── ── Mental model
Door-in-the-Face Technique
Ask for something large (expect refusal), then retreat to the smaller request you actually wanted. The empirically documented result: compliance with the smaller ask is 2-3x higher than asking for it directly (Cialdini et al., 1975). The mechanism is reciprocal concession — the target perceives your retreat as a concession and feels social pressure to match it.
How it works
Three operations: recognize DITF when used on you; design it ethically as a proposer; distinguish it from pure anchoring (two requests with refusal vs. a single number).

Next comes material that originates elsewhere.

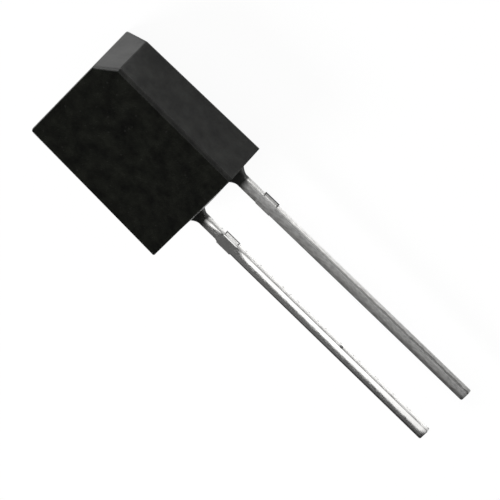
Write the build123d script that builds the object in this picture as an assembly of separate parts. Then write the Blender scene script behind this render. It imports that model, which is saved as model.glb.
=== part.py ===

Composes with reciprocity, anchoring, signaling-games, batna-zopa.
When to use it
- user asks 'they made a big ask then backed off, should I concede?'
- user is designing a negotiation opening and wants to land at a specific price
- someone says 'anchor high then retreat' or 'reciprocal concession'
- user suspects they are being manipulated by a two-step request pattern
When not to use it
When the decision is routine and reversible, applying a formal method costs more than it returns.
Worked example
Cialdini, Vincent, Lewis, Catalan, Wheeler & Darby, 1975
The technique's primary experimental documentation is in "Reciprocal Concessions Procedure for Inducing Compliance: The Door-in-the-Face Technique" by Cialdini, Vincent, Lewis, Catalan, Wheeler & Darby, published in the Journal of Personality and Social Psychology in February 1975 (Vol. 31, No. 2, pp. 206-215). The paper is the canonical empirical demonstration.